Thank you, Emma for sharing your book and joureny with us. I love the folklore feel of this timeless enchanting legend of a girl, her grandfather, and assortment of forest creatures how they must use their creativity to right the world and put the moon back together. A Nice reminder that somethings are too big to be done alone and there is power in working together. Sara did a wonderful job creating the illustrations. They are perfect for telling this story. Good luck with the book.

Talk tomorrow,



  1. 👏🏻🥳Congratulations Emma and Sara🥳👏🏻


  2. What a great story! It gives hope to those of us still waiting!


  3. This sounds adorable! I love that it’s a girl and her grandfather.


  4. Congrats to both Emma and Sara. This book looks perfectly enchanting. Thanks for the post. I subscribe to your blog by email.


  5. Aw it looks beautiful!


  6. The title has a beautiful sound to it. I’m thinking the text and illustrations will be equally lovely. Congratulations!


  7. Beautiful book, lovely story! I love moon stories, and would love to share this with children!

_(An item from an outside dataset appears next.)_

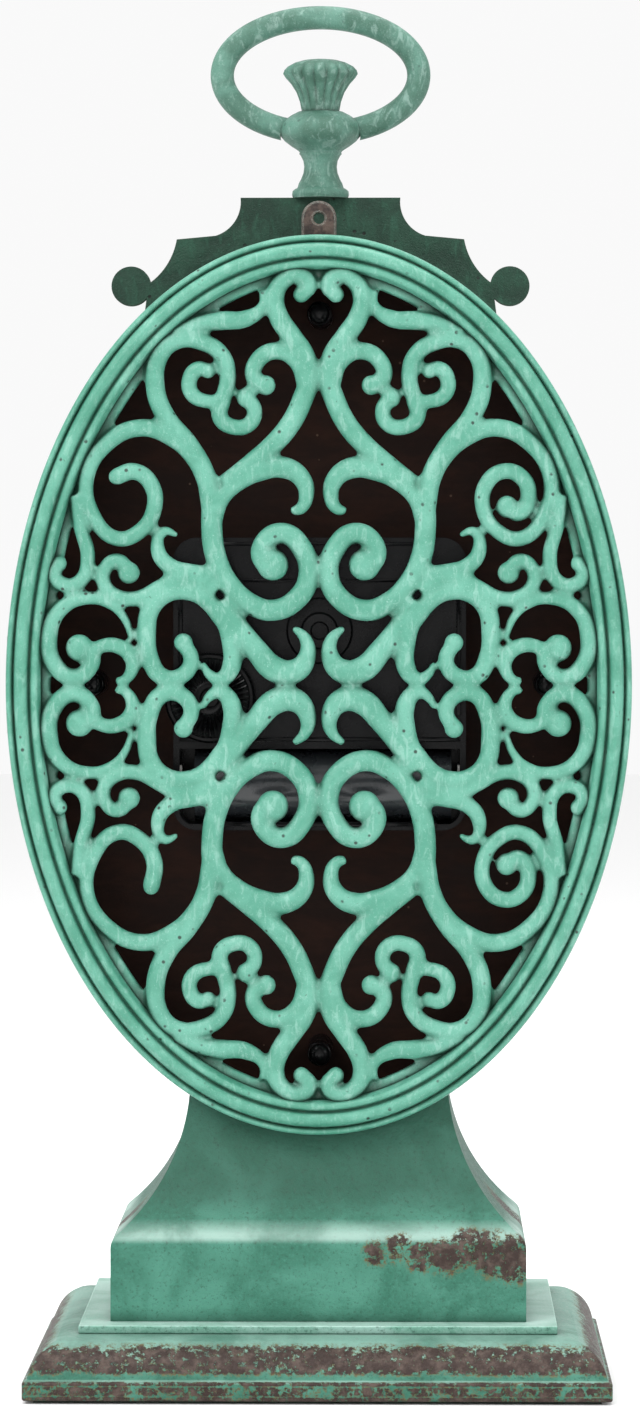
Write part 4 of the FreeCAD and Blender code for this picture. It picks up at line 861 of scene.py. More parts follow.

  8. What a magical looking story–I love the aspect of working together! The illustrations literally glow! What a cover! Congrats to you both!


  9. I love the message of working together in this creative and beautiful book. I enjoyed reading about how this author found an editor who believed in her story and both worked hard to revise and strengthen the manuscript. I’m an email subscriber and shared on Pinterest, Twitter, Facebook, and tumblr.


  10. Congratulations, Emma! It’s so awesome to see hard work pay off. Your book looks amazing! Sara did such a wonderful job with the illustrations.